→ **Description of the task**: In the listing below, find the line with "return half +", then repeat exactly every line from the top through that one.

→ **Data shown**:
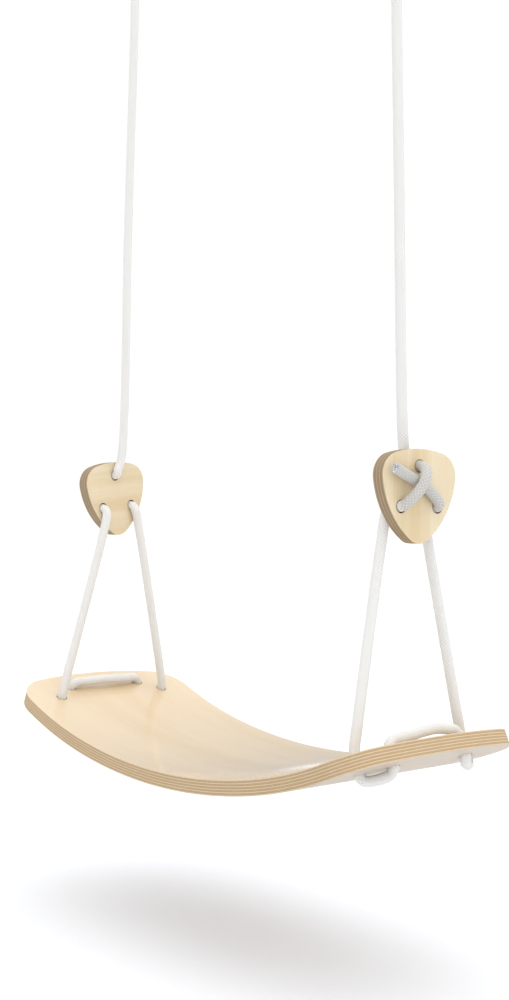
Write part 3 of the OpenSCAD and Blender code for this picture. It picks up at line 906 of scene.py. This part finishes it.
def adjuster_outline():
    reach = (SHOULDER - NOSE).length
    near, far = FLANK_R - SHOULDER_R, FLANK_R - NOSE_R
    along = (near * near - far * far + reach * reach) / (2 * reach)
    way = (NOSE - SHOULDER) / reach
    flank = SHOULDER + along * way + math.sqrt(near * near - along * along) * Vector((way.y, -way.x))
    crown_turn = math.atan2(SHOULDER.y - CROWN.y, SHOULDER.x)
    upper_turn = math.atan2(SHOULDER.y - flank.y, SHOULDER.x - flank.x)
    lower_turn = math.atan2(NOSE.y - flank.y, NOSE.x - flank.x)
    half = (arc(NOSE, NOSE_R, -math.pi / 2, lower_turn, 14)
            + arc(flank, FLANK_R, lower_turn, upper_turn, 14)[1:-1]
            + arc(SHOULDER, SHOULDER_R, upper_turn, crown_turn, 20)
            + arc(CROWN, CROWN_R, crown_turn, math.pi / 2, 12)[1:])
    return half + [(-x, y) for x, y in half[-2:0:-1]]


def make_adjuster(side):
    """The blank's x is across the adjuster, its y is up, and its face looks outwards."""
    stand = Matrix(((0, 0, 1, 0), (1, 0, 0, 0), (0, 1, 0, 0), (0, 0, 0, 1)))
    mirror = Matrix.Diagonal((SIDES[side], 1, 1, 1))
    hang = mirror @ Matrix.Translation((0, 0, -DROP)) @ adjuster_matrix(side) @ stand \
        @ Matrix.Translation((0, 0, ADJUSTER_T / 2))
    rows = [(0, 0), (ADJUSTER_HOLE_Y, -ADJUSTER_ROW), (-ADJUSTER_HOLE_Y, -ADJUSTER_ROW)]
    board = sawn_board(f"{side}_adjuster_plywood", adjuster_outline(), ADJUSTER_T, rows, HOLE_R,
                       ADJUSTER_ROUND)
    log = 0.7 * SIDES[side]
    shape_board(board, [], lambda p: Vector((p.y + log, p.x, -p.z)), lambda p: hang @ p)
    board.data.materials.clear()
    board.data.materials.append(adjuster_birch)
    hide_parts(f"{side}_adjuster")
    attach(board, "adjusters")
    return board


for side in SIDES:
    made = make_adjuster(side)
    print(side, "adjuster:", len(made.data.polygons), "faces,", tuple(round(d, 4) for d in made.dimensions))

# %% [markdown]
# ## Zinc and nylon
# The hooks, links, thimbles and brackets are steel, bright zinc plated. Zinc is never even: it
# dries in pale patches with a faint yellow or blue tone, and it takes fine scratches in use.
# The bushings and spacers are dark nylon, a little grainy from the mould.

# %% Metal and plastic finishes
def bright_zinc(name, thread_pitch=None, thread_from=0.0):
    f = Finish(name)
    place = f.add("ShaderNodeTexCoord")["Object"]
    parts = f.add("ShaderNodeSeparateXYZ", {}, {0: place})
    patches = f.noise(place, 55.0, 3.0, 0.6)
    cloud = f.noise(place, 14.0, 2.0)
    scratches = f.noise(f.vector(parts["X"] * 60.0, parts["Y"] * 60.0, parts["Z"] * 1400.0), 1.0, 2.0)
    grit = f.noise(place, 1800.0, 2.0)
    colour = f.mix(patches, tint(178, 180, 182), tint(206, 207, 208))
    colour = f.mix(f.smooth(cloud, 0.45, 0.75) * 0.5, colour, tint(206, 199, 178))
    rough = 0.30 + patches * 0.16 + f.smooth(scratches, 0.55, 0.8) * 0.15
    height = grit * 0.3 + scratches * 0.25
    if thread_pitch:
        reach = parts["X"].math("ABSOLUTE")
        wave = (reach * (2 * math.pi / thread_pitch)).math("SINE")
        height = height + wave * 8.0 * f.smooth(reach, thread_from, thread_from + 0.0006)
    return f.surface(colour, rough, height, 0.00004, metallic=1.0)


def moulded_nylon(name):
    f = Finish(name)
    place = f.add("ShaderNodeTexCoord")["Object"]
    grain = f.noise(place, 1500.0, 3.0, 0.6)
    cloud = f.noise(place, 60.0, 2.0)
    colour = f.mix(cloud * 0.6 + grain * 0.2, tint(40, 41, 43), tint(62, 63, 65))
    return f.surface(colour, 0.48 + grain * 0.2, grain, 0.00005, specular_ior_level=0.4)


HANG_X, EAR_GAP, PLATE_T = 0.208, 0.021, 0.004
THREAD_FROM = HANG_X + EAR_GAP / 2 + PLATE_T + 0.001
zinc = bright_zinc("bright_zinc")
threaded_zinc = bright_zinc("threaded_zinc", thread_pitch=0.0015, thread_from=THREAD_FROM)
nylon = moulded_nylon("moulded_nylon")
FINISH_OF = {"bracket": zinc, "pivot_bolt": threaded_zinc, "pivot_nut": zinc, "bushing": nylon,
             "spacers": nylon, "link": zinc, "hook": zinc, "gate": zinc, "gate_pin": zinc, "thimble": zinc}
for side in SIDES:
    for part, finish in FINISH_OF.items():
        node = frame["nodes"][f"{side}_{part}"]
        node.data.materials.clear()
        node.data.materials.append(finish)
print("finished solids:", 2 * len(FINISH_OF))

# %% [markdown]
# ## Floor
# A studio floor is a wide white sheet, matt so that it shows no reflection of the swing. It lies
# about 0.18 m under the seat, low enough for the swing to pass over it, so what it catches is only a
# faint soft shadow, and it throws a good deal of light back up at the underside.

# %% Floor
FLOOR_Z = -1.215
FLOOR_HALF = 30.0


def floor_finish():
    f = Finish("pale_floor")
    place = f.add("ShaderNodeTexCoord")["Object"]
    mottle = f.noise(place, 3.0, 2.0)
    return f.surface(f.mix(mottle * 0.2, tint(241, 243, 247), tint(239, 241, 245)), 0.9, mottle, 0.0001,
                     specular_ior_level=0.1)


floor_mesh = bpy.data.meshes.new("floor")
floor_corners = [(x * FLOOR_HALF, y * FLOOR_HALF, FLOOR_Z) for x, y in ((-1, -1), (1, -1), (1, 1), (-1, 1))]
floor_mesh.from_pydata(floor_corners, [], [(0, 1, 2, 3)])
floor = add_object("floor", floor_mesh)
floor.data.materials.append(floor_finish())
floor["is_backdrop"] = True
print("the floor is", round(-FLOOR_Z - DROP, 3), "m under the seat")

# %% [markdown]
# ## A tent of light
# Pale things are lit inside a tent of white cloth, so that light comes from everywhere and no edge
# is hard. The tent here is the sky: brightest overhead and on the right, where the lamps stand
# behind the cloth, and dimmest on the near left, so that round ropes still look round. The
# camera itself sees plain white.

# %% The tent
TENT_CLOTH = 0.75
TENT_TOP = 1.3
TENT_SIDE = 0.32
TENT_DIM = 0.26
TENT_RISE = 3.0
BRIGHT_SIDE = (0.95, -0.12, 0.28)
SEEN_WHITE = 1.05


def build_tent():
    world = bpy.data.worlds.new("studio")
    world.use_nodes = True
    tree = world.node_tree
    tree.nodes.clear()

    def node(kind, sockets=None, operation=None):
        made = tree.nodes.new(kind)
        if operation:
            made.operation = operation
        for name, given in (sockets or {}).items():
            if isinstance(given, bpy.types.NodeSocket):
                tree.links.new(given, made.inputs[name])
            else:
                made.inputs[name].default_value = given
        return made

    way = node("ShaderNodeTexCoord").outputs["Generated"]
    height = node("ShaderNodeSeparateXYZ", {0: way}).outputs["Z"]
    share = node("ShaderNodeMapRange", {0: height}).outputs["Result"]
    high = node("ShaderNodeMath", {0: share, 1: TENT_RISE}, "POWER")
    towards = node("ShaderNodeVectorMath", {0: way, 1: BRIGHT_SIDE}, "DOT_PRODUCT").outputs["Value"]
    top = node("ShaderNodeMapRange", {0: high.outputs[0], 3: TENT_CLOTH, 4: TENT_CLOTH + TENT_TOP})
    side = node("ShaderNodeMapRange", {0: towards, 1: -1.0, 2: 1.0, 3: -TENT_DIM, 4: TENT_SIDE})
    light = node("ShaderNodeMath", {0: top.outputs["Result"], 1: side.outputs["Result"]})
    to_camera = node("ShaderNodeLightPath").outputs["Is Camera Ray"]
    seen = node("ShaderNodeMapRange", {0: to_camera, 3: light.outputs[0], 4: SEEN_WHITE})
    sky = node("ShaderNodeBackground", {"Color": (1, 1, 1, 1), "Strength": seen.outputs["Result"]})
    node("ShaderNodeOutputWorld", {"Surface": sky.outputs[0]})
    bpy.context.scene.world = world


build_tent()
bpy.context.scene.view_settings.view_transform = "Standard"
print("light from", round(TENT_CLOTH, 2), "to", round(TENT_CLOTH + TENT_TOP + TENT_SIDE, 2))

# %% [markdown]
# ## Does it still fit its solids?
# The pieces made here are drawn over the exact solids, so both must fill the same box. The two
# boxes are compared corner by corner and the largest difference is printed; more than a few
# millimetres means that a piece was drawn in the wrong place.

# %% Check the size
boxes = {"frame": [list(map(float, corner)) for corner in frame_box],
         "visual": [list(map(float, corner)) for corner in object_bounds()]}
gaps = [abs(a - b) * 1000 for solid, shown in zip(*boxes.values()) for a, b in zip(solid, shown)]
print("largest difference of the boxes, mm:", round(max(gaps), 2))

→ **Complete answer**:
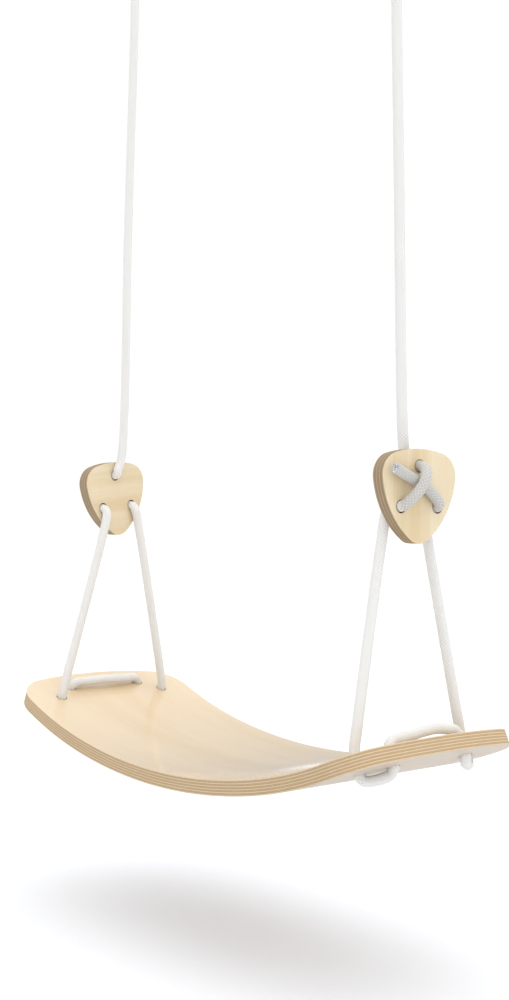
Write part 3 of the OpenSCAD and Blender code for this picture. It picks up at line 906 of scene.py. This part finishes it.
def adjuster_outline():
    reach = (SHOULDER - NOSE).length
    near, far = FLANK_R - SHOULDER_R, FLANK_R - NOSE_R
    along = (near * near - far * far + reach * reach) / (2 * reach)
    way = (NOSE - SHOULDER) / reach
    flank = SHOULDER + along * way + math.sqrt(near * near - along * along) * Vector((way.y, -way.x))
    crown_turn = math.atan2(SHOULDER.y - CROWN.y, SHOULDER.x)
    upper_turn = math.atan2(SHOULDER.y - flank.y, SHOULDER.x - flank.x)
    lower_turn = math.atan2(NOSE.y - flank.y, NOSE.x - flank.x)
    half = (arc(NOSE, NOSE_R, -math.pi / 2, lower_turn, 14)
            + arc(flank, FLANK_R, lower_turn, upper_turn, 14)[1:-1]
            + arc(SHOULDER, SHOULDER_R, upper_turn, crown_turn, 20)
            + arc(CROWN, CROWN_R, crown_turn, math.pi / 2, 12)[1:])
    return half + [(-x, y) for x, y in half[-2:0:-1]]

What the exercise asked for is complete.